## WHAT IS EXPECTED
The first line to copy is the one with "sides of the hole"; the last is the one with "if empty is". Copy each line in that range exactly, leaving out all others.

━━━━━━━━

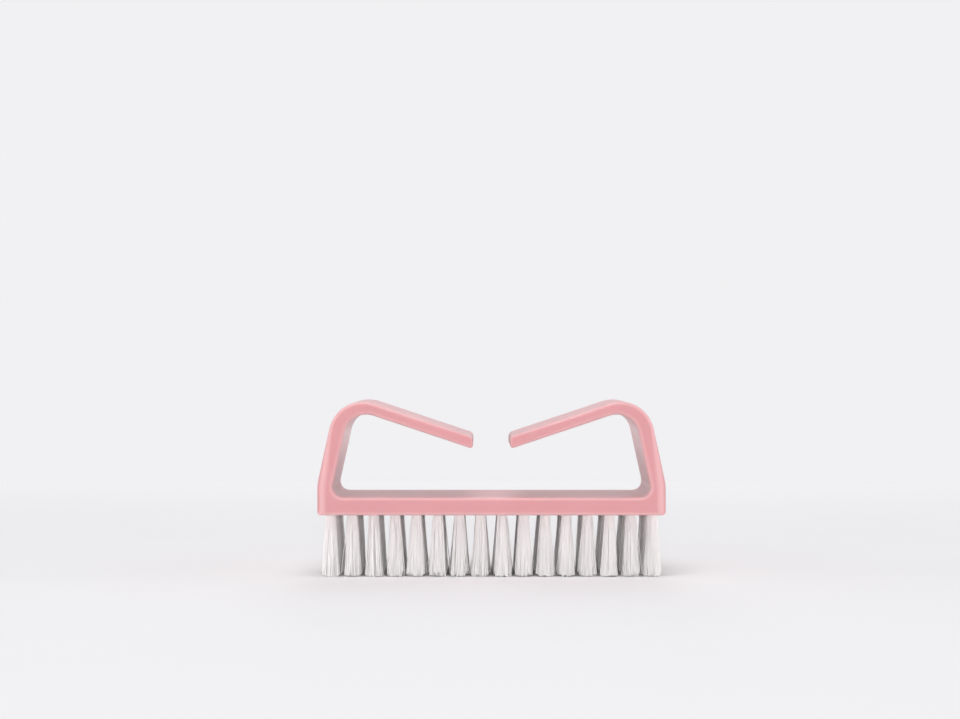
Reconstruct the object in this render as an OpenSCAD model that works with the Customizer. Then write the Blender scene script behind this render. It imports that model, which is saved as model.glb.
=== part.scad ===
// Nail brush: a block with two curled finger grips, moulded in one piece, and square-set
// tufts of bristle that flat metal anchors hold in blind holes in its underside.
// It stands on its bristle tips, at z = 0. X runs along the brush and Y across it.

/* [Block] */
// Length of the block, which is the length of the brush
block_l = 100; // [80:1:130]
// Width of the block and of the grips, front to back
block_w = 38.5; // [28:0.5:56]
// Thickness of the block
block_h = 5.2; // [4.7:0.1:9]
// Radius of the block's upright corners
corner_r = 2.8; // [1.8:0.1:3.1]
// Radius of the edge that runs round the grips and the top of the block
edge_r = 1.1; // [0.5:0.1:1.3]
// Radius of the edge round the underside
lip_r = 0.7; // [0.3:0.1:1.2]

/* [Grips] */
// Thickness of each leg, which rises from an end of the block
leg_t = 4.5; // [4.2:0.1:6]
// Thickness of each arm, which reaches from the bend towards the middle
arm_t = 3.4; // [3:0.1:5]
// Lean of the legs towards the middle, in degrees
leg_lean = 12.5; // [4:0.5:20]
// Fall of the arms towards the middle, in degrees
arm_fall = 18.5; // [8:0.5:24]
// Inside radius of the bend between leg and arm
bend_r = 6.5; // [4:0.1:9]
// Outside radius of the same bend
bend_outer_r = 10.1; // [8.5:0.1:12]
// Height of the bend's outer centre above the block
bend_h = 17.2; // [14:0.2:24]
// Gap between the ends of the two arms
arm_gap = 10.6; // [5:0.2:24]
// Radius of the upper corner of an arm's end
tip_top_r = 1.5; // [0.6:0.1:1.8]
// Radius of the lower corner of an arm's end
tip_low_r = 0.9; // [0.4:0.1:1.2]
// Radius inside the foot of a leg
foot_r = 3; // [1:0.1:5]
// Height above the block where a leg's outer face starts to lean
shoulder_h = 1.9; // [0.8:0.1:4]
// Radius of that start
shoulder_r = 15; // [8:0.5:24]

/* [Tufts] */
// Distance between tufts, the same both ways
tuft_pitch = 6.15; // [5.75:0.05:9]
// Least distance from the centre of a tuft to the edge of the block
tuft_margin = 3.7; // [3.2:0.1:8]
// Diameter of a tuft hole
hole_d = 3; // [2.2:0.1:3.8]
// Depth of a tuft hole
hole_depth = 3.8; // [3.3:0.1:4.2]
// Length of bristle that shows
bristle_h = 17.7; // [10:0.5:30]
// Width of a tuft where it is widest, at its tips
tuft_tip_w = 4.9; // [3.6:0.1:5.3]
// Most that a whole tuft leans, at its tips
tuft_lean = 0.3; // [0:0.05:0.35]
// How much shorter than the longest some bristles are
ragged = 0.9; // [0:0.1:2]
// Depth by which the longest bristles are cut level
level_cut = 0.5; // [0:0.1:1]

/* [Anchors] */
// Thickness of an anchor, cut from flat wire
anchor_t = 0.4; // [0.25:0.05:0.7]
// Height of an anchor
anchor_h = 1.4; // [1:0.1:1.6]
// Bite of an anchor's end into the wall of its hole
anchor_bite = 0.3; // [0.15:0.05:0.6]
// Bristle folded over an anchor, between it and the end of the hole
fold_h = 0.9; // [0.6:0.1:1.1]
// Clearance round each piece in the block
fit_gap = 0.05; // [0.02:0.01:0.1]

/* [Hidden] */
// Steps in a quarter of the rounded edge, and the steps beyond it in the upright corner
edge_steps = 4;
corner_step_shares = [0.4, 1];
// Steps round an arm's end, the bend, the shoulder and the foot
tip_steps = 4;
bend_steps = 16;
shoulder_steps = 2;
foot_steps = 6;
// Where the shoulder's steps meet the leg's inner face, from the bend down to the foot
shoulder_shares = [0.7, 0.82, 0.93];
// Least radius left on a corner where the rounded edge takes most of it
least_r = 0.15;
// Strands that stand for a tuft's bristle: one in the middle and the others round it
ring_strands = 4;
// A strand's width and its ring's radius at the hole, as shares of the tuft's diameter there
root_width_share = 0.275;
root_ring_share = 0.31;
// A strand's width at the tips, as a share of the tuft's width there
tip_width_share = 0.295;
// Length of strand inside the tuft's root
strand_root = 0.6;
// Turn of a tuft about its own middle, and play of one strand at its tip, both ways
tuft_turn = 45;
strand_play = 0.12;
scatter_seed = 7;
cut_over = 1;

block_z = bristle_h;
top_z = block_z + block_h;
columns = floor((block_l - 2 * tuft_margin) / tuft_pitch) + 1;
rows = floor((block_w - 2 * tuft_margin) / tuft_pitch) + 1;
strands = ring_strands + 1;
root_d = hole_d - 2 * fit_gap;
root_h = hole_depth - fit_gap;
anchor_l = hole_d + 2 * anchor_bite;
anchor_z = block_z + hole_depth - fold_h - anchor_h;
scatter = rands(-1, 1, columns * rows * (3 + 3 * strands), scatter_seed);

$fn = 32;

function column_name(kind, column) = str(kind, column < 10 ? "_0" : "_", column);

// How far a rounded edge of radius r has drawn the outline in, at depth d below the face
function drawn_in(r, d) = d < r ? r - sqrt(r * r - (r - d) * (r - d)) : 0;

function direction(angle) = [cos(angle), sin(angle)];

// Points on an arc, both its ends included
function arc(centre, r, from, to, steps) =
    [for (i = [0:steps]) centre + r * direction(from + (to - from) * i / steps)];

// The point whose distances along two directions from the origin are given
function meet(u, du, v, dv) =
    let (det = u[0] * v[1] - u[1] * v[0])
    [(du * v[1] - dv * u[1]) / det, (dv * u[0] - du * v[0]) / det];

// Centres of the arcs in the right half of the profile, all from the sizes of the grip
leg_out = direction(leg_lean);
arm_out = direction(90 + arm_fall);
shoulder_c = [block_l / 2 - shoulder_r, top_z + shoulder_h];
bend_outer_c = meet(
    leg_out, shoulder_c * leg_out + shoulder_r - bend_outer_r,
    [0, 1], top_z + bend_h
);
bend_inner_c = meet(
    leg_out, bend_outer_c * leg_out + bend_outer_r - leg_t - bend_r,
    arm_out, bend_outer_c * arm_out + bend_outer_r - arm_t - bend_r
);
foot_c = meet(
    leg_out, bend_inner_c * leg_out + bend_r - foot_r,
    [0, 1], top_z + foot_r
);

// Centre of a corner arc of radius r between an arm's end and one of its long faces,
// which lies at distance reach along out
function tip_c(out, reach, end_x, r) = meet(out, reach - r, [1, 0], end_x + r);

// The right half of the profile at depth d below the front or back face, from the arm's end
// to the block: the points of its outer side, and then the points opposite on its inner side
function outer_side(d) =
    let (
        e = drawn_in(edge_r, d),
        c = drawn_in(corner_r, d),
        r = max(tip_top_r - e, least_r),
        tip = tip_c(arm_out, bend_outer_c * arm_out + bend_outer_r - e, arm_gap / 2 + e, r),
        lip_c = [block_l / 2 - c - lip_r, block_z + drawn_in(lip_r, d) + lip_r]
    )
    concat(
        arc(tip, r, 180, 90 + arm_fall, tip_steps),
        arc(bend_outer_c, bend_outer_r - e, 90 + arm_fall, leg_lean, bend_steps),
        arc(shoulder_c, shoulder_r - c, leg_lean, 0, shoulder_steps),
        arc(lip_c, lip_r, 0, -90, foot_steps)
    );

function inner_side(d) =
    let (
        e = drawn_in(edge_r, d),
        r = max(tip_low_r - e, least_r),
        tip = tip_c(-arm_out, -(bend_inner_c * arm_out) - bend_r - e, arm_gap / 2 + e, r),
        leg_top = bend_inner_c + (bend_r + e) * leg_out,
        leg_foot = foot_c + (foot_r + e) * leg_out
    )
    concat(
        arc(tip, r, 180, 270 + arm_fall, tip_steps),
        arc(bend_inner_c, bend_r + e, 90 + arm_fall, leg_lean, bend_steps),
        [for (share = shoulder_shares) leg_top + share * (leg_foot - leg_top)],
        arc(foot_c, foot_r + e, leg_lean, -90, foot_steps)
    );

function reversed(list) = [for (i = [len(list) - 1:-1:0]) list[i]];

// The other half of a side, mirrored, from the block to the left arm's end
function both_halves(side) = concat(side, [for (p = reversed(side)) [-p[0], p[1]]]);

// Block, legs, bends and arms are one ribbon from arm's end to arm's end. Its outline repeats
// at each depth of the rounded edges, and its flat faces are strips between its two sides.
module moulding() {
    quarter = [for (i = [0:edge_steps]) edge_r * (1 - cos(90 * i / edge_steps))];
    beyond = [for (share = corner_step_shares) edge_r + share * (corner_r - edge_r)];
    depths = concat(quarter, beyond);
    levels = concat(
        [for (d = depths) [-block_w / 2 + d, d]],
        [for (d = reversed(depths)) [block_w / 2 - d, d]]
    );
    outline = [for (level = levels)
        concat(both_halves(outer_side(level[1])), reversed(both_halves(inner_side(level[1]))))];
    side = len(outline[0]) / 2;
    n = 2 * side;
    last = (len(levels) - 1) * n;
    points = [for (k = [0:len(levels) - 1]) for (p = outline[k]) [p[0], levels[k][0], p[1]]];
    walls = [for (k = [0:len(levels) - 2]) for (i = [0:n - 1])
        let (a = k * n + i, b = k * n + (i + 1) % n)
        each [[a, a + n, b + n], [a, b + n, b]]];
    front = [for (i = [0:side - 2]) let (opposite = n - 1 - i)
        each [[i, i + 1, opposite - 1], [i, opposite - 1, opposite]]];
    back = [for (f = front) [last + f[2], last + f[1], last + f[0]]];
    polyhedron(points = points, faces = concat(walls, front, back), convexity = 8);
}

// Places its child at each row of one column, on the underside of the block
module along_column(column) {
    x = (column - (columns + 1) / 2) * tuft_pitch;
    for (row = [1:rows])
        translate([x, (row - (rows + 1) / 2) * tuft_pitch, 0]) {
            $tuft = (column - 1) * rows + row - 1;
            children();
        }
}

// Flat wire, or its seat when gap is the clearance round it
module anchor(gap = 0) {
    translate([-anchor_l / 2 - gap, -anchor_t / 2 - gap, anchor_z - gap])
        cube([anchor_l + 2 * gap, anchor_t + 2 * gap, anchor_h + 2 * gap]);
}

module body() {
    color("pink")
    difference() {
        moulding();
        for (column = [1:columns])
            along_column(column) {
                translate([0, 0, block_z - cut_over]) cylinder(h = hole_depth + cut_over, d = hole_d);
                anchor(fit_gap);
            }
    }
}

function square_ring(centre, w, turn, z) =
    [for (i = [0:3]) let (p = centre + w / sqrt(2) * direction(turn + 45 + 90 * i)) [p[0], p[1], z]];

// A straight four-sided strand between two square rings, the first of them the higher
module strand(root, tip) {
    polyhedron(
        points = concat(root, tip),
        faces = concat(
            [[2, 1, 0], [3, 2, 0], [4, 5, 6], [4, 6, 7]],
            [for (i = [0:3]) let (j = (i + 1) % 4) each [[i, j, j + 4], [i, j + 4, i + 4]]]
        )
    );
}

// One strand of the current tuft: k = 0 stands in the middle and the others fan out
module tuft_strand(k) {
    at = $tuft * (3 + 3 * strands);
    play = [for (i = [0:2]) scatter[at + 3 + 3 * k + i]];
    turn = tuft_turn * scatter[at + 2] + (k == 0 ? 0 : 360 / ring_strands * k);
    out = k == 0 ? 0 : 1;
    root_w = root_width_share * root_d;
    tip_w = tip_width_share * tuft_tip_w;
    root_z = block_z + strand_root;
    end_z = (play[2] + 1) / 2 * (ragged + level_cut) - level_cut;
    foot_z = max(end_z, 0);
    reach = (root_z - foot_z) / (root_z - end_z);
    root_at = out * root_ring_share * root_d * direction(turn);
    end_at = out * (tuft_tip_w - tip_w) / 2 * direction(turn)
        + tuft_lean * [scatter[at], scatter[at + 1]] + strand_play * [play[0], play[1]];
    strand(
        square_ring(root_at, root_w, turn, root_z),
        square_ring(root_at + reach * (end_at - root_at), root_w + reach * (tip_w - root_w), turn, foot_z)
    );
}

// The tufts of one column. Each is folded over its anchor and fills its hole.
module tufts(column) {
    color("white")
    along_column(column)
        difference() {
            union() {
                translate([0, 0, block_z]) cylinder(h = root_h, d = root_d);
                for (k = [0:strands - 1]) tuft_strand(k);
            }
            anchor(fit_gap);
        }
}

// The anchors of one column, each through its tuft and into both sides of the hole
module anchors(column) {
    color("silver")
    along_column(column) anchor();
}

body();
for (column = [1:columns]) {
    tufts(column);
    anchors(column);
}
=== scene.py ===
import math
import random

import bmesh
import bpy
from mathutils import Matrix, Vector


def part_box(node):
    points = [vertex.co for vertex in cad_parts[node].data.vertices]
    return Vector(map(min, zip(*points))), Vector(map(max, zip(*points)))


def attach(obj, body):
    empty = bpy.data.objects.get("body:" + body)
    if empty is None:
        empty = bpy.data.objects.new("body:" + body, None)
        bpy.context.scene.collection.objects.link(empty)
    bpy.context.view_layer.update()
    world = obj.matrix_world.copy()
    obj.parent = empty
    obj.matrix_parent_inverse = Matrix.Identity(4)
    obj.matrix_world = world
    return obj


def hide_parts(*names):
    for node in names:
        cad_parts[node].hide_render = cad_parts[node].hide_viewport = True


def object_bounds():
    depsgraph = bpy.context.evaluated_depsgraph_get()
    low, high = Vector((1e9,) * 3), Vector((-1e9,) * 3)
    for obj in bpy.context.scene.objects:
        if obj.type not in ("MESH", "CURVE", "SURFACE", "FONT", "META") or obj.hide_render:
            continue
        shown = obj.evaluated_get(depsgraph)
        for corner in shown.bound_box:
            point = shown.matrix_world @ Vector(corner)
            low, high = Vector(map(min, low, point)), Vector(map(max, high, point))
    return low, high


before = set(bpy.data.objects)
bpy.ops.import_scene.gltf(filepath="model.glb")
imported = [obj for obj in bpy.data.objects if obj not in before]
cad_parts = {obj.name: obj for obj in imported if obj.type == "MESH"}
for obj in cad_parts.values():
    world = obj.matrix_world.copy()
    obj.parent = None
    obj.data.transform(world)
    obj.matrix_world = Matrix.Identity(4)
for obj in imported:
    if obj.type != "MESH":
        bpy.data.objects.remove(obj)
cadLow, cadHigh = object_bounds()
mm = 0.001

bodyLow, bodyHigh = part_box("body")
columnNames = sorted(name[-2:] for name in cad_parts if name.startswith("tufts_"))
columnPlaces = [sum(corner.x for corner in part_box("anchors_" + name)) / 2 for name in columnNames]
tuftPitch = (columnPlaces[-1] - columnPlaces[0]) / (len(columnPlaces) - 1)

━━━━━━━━

## FULL OUTPUT
// The anchors of one column, each through its tuft and into both sides of the hole
module anchors(column) {
    color("silver")
    along_column(column) anchor();
}

body();
for (column = [1:columns]) {
    tufts(column);
    anchors(column);
}
=== scene.py ===
import math
import random

import bmesh
import bpy
from mathutils import Matrix, Vector


def part_box(node):
    points = [vertex.co for vertex in cad_parts[node].data.vertices]
    return Vector(map(min, zip(*points))), Vector(map(max, zip(*points)))


def attach(obj, body):
    empty = bpy.data.objects.get("body:" + body)
    if empty is None:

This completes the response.